3. You’ve credited the novels of fellow Cal alumna Joan Didion as a major influence on your work. Most critics cite Didion’s nonfiction as her greatest achievement. The novels play second fiddle. What about her fiction made an impact on you?

I was just at a bookstore yesterday and overheard a customer ask about Didion’s novels and the clerk said, “She’s more known for her essays.” I was scandalized but of course I said nothing. I think her novels are all finely tuned constructions that reflect the very best of her powers of observation, her unique descriptive voice, and wry uses of silence. Fiction in her hands is serious business. I also admire her criticism a great deal, but one doesn’t have to choose. One can simply recognize her significant contributions to both forms.

4. While we’re on the subject, the author photo on the dust jacket of The Flamethrowers—you leaning on the trunk of a Ford Galaxie—is evocative of the famous portrait of Didion posing with her Corvette. Was it homage?

I was merely the reluctant photo subject. The concept was the photographer’s. Maybe she was consciously echoing the Didion image, maybe not. I didn’t ask or even think about it. I can see the echo now, and would be embarrassed to think anyone would construe it as a deliberate homage. Her greatness can’t really be mimicked, as a writer or photo subject.

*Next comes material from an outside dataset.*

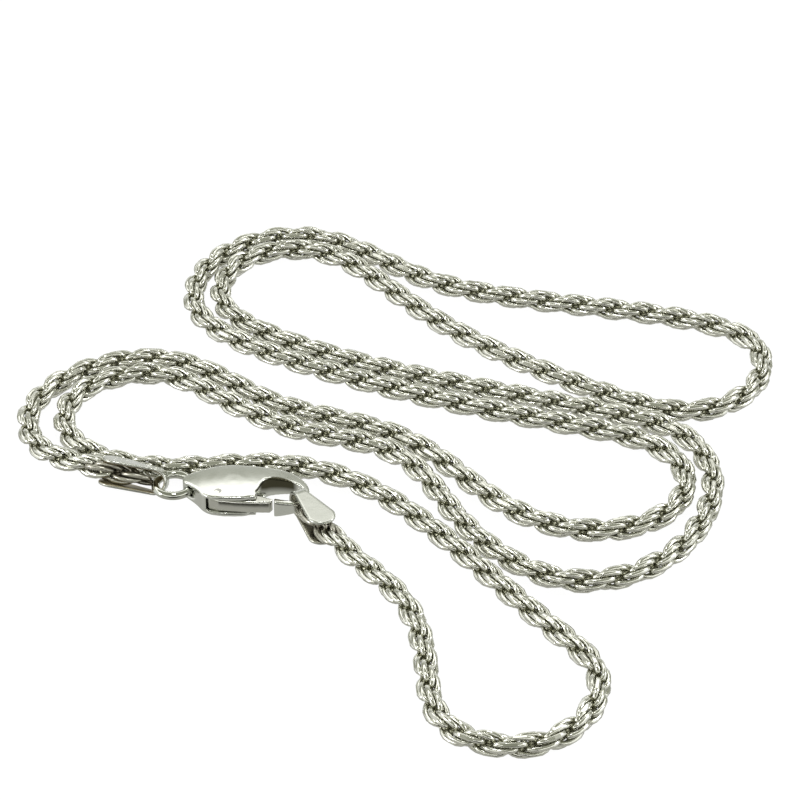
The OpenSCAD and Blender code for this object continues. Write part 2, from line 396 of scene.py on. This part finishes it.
def new_piece(name, points, faces, material, smooth=True, values=None):
    """A mesh object at the origin from arrays of points and four-sided faces. smooth is
    one truth for all faces or one each; values are named numbers, one for each point."""
    mesh = bpy.data.meshes.new(name)
    mesh.vertices.add(len(points))
    mesh.vertices.foreach_set("co", np.asarray(points, np.float32).ravel())
    mesh.loops.add(faces.size)
    mesh.loops.foreach_set("vertex_index", faces.astype(np.int32).ravel())
    mesh.polygons.add(len(faces))
    mesh.polygons.foreach_set("loop_start", np.arange(len(faces), dtype=np.int32) * 4)
    mesh.update(calc_edges=True)
    mesh.polygons.foreach_set("use_smooth", np.broadcast_to(smooth, len(faces)).copy())
    for key, numbers in (values or {}).items():
        column = mesh.attributes.new(key, "FLOAT", "POINT")
        column.data.foreach_set("value", np.asarray(numbers, np.float32).ravel())
    mesh.materials.append(material)
    piece = bpy.data.objects.new(name, mesh)
    scene.collection.objects.link(piece)
    return piece


def metal(name):
    """A fully metallic material, and a Wire to build its nodes with."""
    made = bpy.data.materials.new(name)
    made.use_nodes = True
    made.node_tree.nodes["Principled BSDF"].inputs["Metallic"].default_value = 1
    return made, Wire(made.node_tree)


def attribute(wire, name):
    """The numbers of that name that the mesh carries, one for each point."""
    return wire.node("ShaderNodeAttribute", {"attribute_name": name}, output=2)


def polish(wire, spacing, depth):
    """Faint dents and polishing marks: a Bump node over noise with that spacing."""
    place = wire.node("ShaderNodeTexCoord", output=3)
    inputs = {"Vector": place, "Scale": 1 / spacing, "Detail": 3}
    marks = wire.node("ShaderNodeTexNoise", None, inputs)
    inputs = {"Height": marks, "Strength": 0.6, "Distance": depth}
    wire.node("ShaderNodeBump", None, inputs).drive("Normal")
    return marks


# Silver is painted darker and yellowish deep in the rope, as painted shade in the hollows
# between the links, and is bright where the links stand out; it is rougher deep in.
bright_silver = (0.81, 0.81, 0.75)
shaded_deep_silver = (0.36, 0.36, 0.25)
rope_silver, wire = metal("rope_silver")
standing_out = attribute(wire, "standing_out")
link_tone = attribute(wire, "link_tone")
marks = polish(wire, spacing=0.0005, depth=0.000004)
# Painted shade: strongest deep in the rope, none where the links stand out, broken up a little
# by the noise.
recess_shade = (1 - standing_out.within(0.40, 0.78)) * (0.7 + 0.3 * marks)
(1 - recess_shade).colours(shaded_deep_silver, bright_silver).drive("Base Color")
(0.13 + 0.06 * link_tone + 0.20 * recess_shade).drive("Roughness")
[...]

5. Both your novels explore revolutionary politics and the epigraph of The Flamethrowers is Fac ut ardeat—“Make it burn.” Do you see yourself as a radical?

Fac ut ardeat is a phrase from a Christian hymn, “Stabat Mater.” It’s really about being ardent in love for Christ. But with Christ cut off from the phrase, it’s this ledge of passion for … what? Fill in the blank. But to answer your question, I’m not sure what a radical is. I’ve never used that term to describe myself. I associate it with a different generation, my parents’, for instance: the 1960s. I think I take issue with the term in contemporary usage, because if I were radical, that would mean extreme, or unreasonable in some way, when really the status quo of the world is so often those things, while I am just a mild, bewildered human. This week, Israel is bombing U.N. shelters in Gaza: Is it radical to criticize that? No, it isn’t. Is it radical to be concerned that we are by far the world’s leader in mass incarceration? The term radical aside, I will confess I have an interest in revolutionary transformation. In history, and maybe in the present too: Our global situation is marked by instability. Capitalism may or may not ultimately endure in its present form. That’s what I hear, anyhow!